Quick Start (60 Seconds)
- Driveway Length: Enter the total finished length in feet. Measure parallel to the centerline, not at an angle across the lot. Valid range is 10 to 2,000 ft.
- Driveway Width: Enter the full driving surface width in feet, edge to edge. Do not include grassed shoulders or drainage swales. Valid range is 6 to 40 ft.
- Crown Pitch: Enter the rise per foot in decimal inches, such as 0.5 for a standard half-inch-per-foot crown. Do not enter a slope ratio like "1:24" here; convert it first (1 inch per 24 feet = 0.04, which is dangerously flat).

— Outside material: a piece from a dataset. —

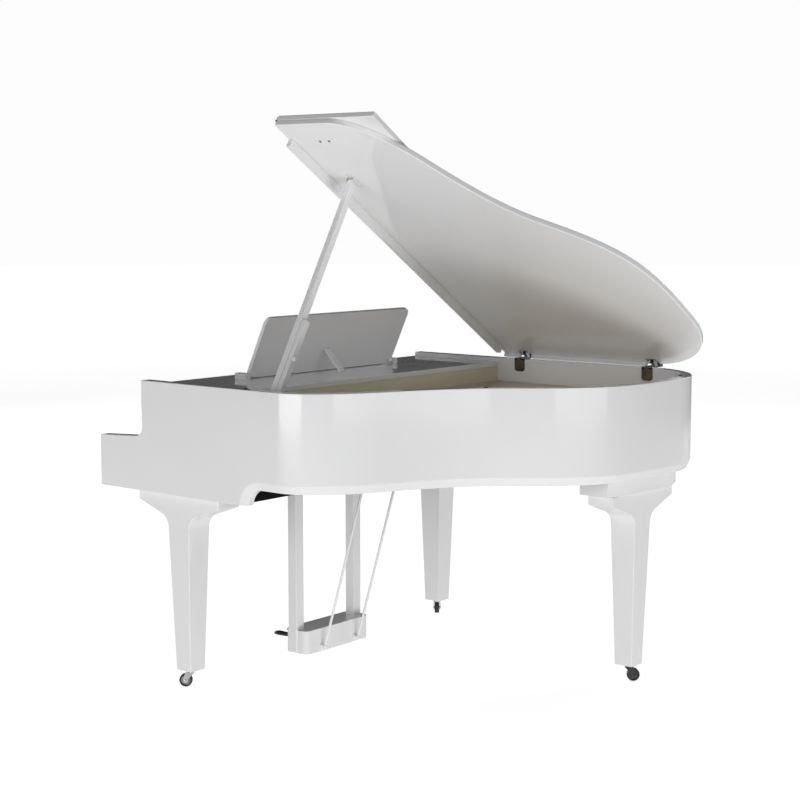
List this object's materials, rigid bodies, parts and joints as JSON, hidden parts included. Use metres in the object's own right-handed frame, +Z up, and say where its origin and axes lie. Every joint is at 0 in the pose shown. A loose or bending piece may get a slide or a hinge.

- Gravel Depth: Enter the target finished depth in inches. This is the compacted depth, not the loose dump thickness. Loose material typically compacts to roughly 80 to 85 percent of dump volume depending on aggregate gradation.
- Click Calculate. Results will not display until all four fields contain valid numbers within their stated ranges.
- Review the Crown Pitch Safety Gauge. Any reading in the red or amber zone requires corrective action before ordering material.
- Use the cross-section diagram to confirm the crown height makes visual sense for your driveway width before finalizing your grading plan.
Inputs and Outputs (What Each Field Means)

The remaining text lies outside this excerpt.